* START LISTING *
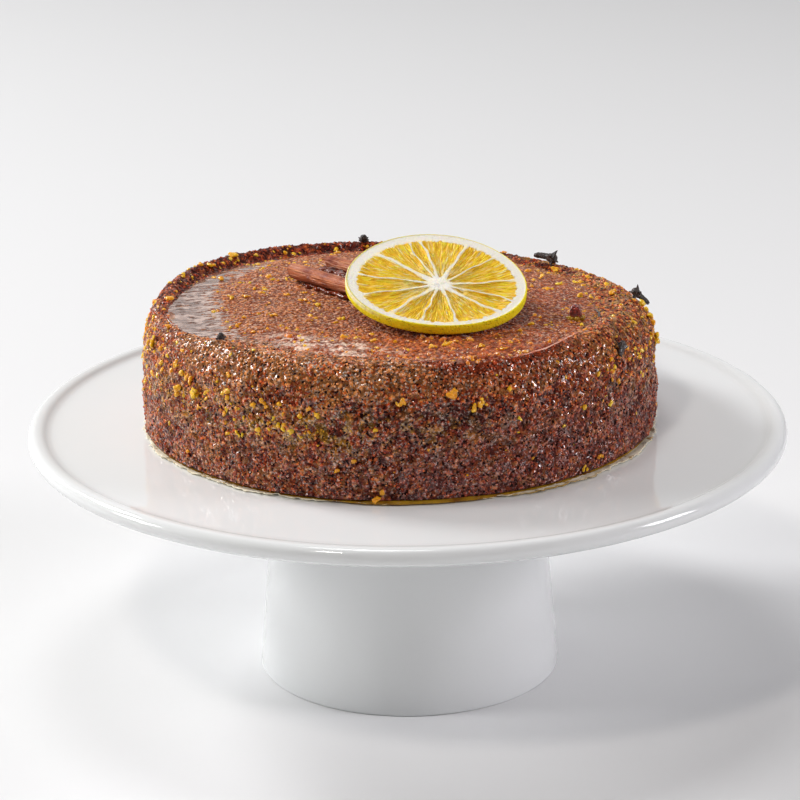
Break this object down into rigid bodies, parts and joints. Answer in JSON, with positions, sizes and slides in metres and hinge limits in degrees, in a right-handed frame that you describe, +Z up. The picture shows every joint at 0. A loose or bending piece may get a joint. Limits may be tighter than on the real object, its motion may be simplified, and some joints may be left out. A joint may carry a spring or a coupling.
{
  "type": "almond cake on a footed cake stand",
  "caption": "Low round almond cake with a syrup glaze, topped with a dried citrus slice, a cinnamon curl and cloves, on a footed white porcelain cake stand.",
  "frame": {"origin": "middle of the circle on which the foot of the stand rests, at the level of the table", "axes": "+Z up along the axis of the stand; -Y towards the side from which the trimmings are arranged; +X to the right as seen from there"},
  "size_m": [0.2998, 0.2998, 0.1755],
  "materials": {
    "porcelain": "white porcelain under a clear, mirror-smooth glaze",
    "paper": "baking paper, stained with syrup at its ragged edge",
    "crust": "moist reddish-brown crumb of ground almonds, glazed with syrup on top",
    "citrus": "dried citrus: yellow rind, white pith and amber pulp",
    "bark": "reddish-brown cinnamon bark with lengthwise fibres",
    "clove": "near-black dried clove",
    "zest": "moist bits of candied citrus zest",
    "syrup": "thin amber sugar syrup"
  },
  "bodies": {
    "root": {"cake_stand": "porcelain", "baking_paper": "paper", "cake": "crust", "citrus_slice": "citrus", "cinnamon_stick": "bark", "clove_1": "clove", "clove_2": "clove", "clove_3": "clove", "clove_4": "clove", "clove_5": "clove", "clove_6": "clove"}
  },
  "joints": []
}
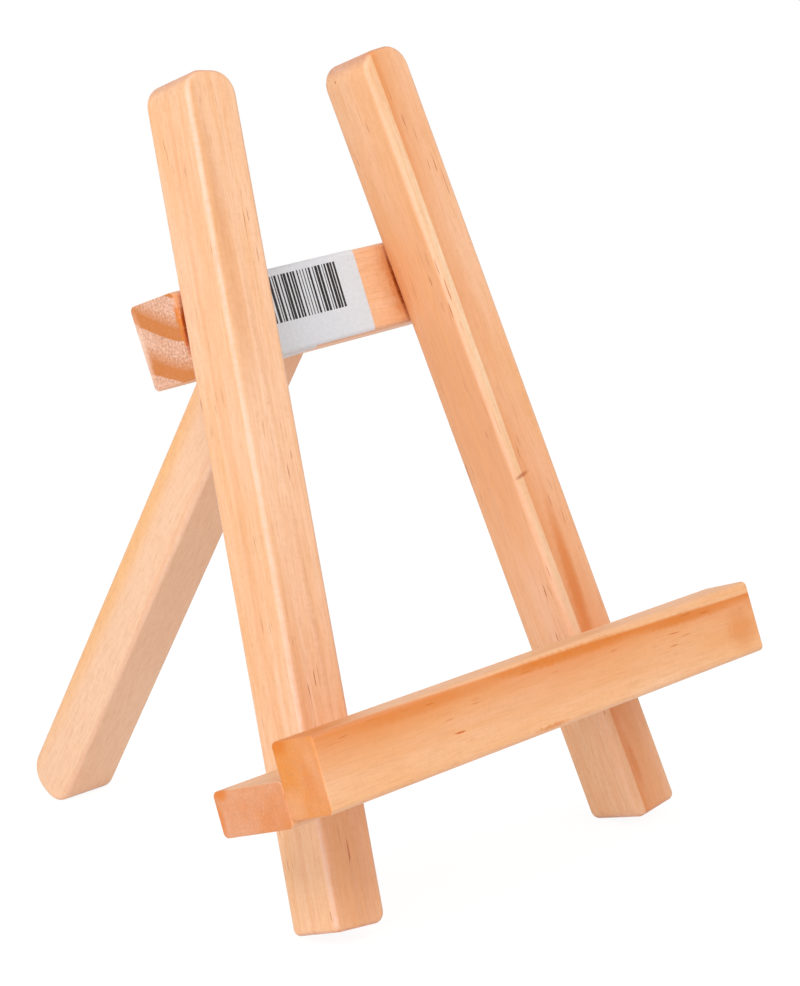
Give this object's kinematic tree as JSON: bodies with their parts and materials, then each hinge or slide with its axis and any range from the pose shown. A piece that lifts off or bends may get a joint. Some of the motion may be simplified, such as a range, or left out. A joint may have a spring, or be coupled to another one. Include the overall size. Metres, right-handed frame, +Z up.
{
  "type": "tabletop artist easel",
  "caption": "Small wooden tabletop easel: two splayed uprights, rear crossbar, canvas ledge with a lip and a hinged back leg.",
  "frame": {"origin": "on the table, under the middle of the open easel's bounding box", "axes": "+Z up, +X to the right for someone in front of the easel, +Y towards the back leg"},
  "size_m": [0.1204, 0.1704, 0.1631],
  "materials": {
    "softwood": "clear satin varnish on pine",
    "dowel_wood": "bare beech",
    "hinge_brass": "stamped, plain",
    "hinge_steel": "bright",
    "label_paper": "coated paper, semi-matt"
  },
  "bodies": {
    "frame": {"left_upright": "softwood", "right_upright": "softwood", "rear_crossbar": "softwood", "ledge_shelf": "softwood", "ledge_lip": "softwood", "crossbar_dowel_left": "dowel_wood", "crossbar_dowel_right": "dowel_wood", "shelf_dowel_left": "dowel_wood", "shelf_dowel_right": "dowel_wood", "lip_dowel_left": "dowel_wood", "lip_dowel_middle": "dowel_wood", "lip_dowel_right": "dowel_wood", "hinge_leaf_crossbar": "hinge_brass", "hinge_pin": "hinge_steel", "hinge_screw_crossbar_left": "hinge_steel", "hinge_screw_crossbar_right": "hinge_steel", "paper_label": "label_paper"},
    "leg": {"back_leg": "softwood", "hinge_leaf_leg": "hinge_brass", "hinge_screw_leg_left": "hinge_steel", "hinge_screw_leg_right": "hinge_steel"}
  },
  "joints": [
    {"name": "leg_fold", "type": "hinge", "parent": "frame", "child": "leg", "pos_m": [0.0082, -0.00952, 0.10392], "axis": [-1, 0, 0], "range_deg": [0, 52]}
  ]
}
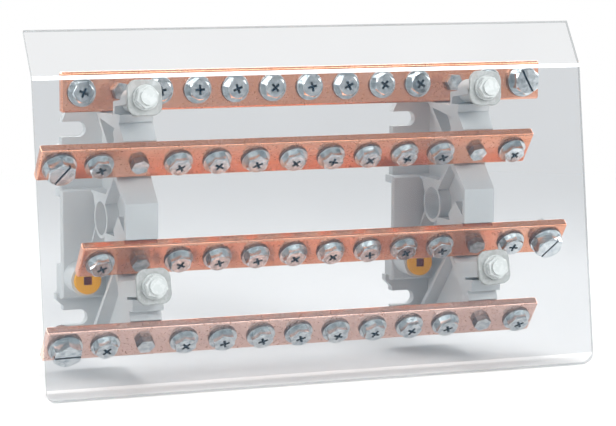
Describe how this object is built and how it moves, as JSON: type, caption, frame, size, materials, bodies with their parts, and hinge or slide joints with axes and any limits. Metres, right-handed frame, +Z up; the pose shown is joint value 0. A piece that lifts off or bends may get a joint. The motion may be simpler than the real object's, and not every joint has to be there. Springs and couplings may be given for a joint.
{
  "type": "bus bar distribution block",
  "caption": "Stepped bus bar block: copper bars with terminal screws on open-web supports, under a bent clear cover held by nylon bolts.",
  "frame": {"origin": "on the wall plane, half way between the two supports and half way between their upper and lower fixing slots", "axes": "+X along the bars to the right, +Y into the wall, +Z up"},
  "size_m": [0.2892, 0.0871, 0.1745],
  "materials": {
    "grey_plastic": "fine satin moulding",
    "brass": "turned",
    "yellow_plastic": "satin moulding",
    "copper": "polished copper",
    "zinc_plated_steel": "bright zinc plating",
    "clear_plastic": "clear gloss",
    "white_nylon": "translucent satin"
  },
  "bodies": {
    "block": {"support_left": "grey_plastic", "inserts_left": "brass", "support_right": "grey_plastic", "inserts_right": "brass", "bar_1": "copper", "terminal_screws_1": "zinc_plated_steel", "terminal_washers_1": "zinc_plated_steel", "fixing_bolts_1": "zinc_plated_steel", "bar_2": "copper", "terminal_screws_2": "zinc_plated_steel", "terminal_washers_2": "zinc_plated_steel", "fixing_bolts_2": "zinc_plated_steel", "bar_3": "copper", "terminal_screws_3": "zinc_plated_steel", "terminal_washers_3": "zinc_plated_steel", "fixing_bolts_3": "zinc_plated_steel", "bar_4": "copper", "terminal_screws_4": "zinc_plated_steel", "terminal_washers_4": "zinc_plated_steel", "fixing_bolts_4": "zinc_plated_steel", "end_bolts": "zinc_plated_steel", "end_washers": "zinc_plated_steel", "cover_sheet": "clear_plastic", "cover_washers": "white_nylon", "cover_bolts": "white_nylon"},
    "left_lock": {"rail_lock_left": "yellow_plastic"},
    "right_lock": {"rail_lock_right": "yellow_plastic"}
  },
  "joints": [
    {"name": "left_lock_turn", "type": "hinge", "parent": "block", "child": "left_lock", "pos_m": [-0.1072, -0.0242, -0.026], "axis": [0, 1, 0], "range_deg": [0, 90]},
    {"name": "right_lock_turn", "type": "hinge", "parent": "block", "child": "right_lock", "pos_m": [0.0728, -0.0242, -0.026], "axis": [0, 1, 0], "range_deg": [0, 90]}
  ]
}
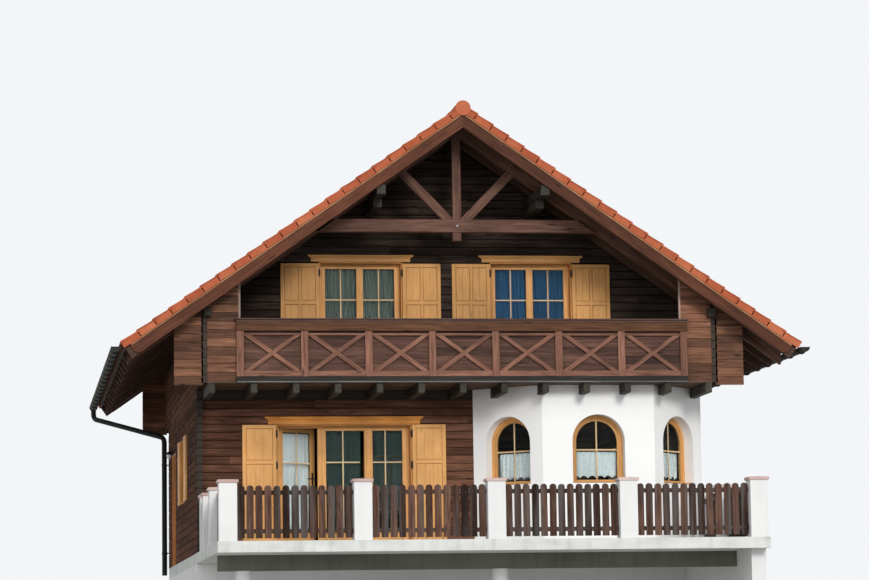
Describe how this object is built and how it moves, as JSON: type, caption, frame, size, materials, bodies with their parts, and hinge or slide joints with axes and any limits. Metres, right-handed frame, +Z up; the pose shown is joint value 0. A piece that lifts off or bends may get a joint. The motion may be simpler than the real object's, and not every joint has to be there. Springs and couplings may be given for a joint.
{
  "type": "alpine chalet",
  "caption": "Two-storey log chalet on a masonry basement with a railed terrace, an arched bay, braced balconies and a gable roof.",
  "frame": {"origin": "centre of the house plan at the underside of the basement", "axes": "+Z up, -Y towards the front with the terrace, +X to the right seen from the front"},
  "size_m": [12.23, 16.01, 10.272],
  "materials": {
    "concrete": "weathered",
    "render": "matt",
    "cap_clay": "matt",
    "pickets": "stained",
    "logs": "stained",
    "gable_logs": "stained",
    "floor_timber": "matt",
    "weathered_timber": "weathered",
    "balcony_boards": "stained",
    "roof_timber": "stained",
    "roof_clay": "matt",
    "gutter_metal": "satin",
    "pine": "varnished",
    "entrance_pine": "varnished",
    "window_glass": "clear",
    "handle_metal": "satin"
  },
  "bodies": {
    "house": {"basement_floor": "concrete", "basement_walls": "render", "ground_floor": "concrete", "terrace_slab": "concrete", "terrace_beam": "render", "terrace_columns": "render", "terrace_side_wall": "render", "terrace_posts": "render", "post_caps": "cap_clay", "fence_front": "pickets", "fence_sides": "pickets", "front_logs_left": "logs", "front_logs_right": "logs", "front_logs_over": "logs", "bay_wall": "render", "left_logs_front": "logs", "left_logs_rear": "logs", "left_logs_over": "logs", "right_logs": "logs", "rear_logs": "logs", "upper_floor": "floor_timber", "upper_side_logs": "logs", "gable_front": "gable_logs", "gable_rear": "gable_logs", "balcony_joists": "weathered_timber", "balcony_decks": "floor_timber", "balcony_rails": "balcony_boards", "wing_screens": "balcony_boards", "purlins": "weathered_timber", "gable_trusses": "roof_timber", "rafters": "roof_timber", "roof_deck": "floor_timber", "roof_tiles": "roof_clay", "barge_boards": "roof_timber", "rainwater": "gutter_metal", "door_frames": "pine", "frames": "pine", "glass": "window_glass", "shutters": "pine", "lintels": "pine"},
    "terrace_door": {"terrace_leaf": "pine", "terrace_leaf_glass": "window_glass", "terrace_handle": "handle_metal"},
    "entrance_door": {"entrance_leaf": "entrance_pine", "entrance_handle": "handle_metal"}
  },
  "joints": [
    {"name": "terrace_door_hinge", "type": "hinge", "parent": "house", "child": "terrace_door", "pos_m": [-3.106, -4.089, 2.5], "axis": [0, 0, 1], "range_deg": [-25, 65]},
    {"name": "entrance_door_hinge", "type": "hinge", "parent": "house", "child": "entrance_door", "pos_m": [-4.3, 3.103, 2.5], "axis": [0, 0, 1], "range_deg": [0, 90]}
  ]
}
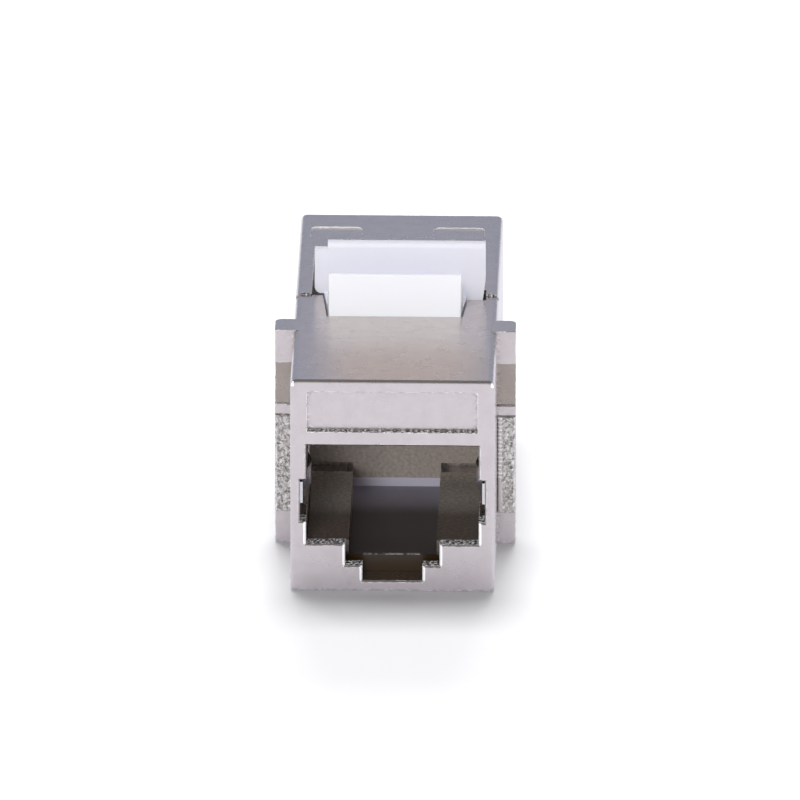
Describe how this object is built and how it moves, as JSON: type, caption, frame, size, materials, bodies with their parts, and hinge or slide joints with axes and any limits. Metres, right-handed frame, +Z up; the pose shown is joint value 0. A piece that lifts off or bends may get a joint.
* END LISTING *
▸ **EXERCISE TASK**
Scan the lines for the string "axis". Copy out each line that matches.

▸ **THE ANSWER**
  "frame": {"origin": "middle of the circle on which the foot of the stand rests, at the level of the table", "axes": "+Z up along the axis of the stand; -Y towards the side from which the trimmings are arranged; +X to the right as seen from there"},
Give this object's kinematic tree as JSON: bodies with their parts and materials, then each hinge or slide with its axis and any range from the pose shown. A piece that lifts off or bends may get a joint. Some of the motion may be simplified, such as a range, or left out. A joint may have a spring, or be coupled to another one. Include the overall size. Metres, right-handed frame, +Z up.
    {"name": "leg_fold", "type": "hinge", "parent": "frame", "child": "leg", "pos_m": [0.0082, -0.00952, 0.10392], "axis": [-1, 0, 0], "range_deg": [0, 52]}
    {"name": "left_lock_turn", "type": "hinge", "parent": "block", "child": "left_lock", "pos_m": [-0.1072, -0.0242, -0.026], "axis": [0, 1, 0], "range_deg": [0, 90]},
    {"name": "right_lock_turn", "type": "hinge", "parent": "block", "child": "right_lock", "pos_m": [0.0728, -0.0242, -0.026], "axis": [0, 1, 0], "range_deg": [0, 90]}
    {"name": "terrace_door_hinge", "type": "hinge", "parent": "house", "child": "terrace_door", "pos_m": [-3.106, -4.089, 2.5], "axis": [0, 0, 1], "range_deg": [-25, 65]},
    {"name": "entrance_door_hinge", "type": "hinge", "parent": "house", "child": "entrance_door", "pos_m": [-4.3, 3.103, 2.5], "axis": [0, 0, 1], "range_deg": [0, 90]}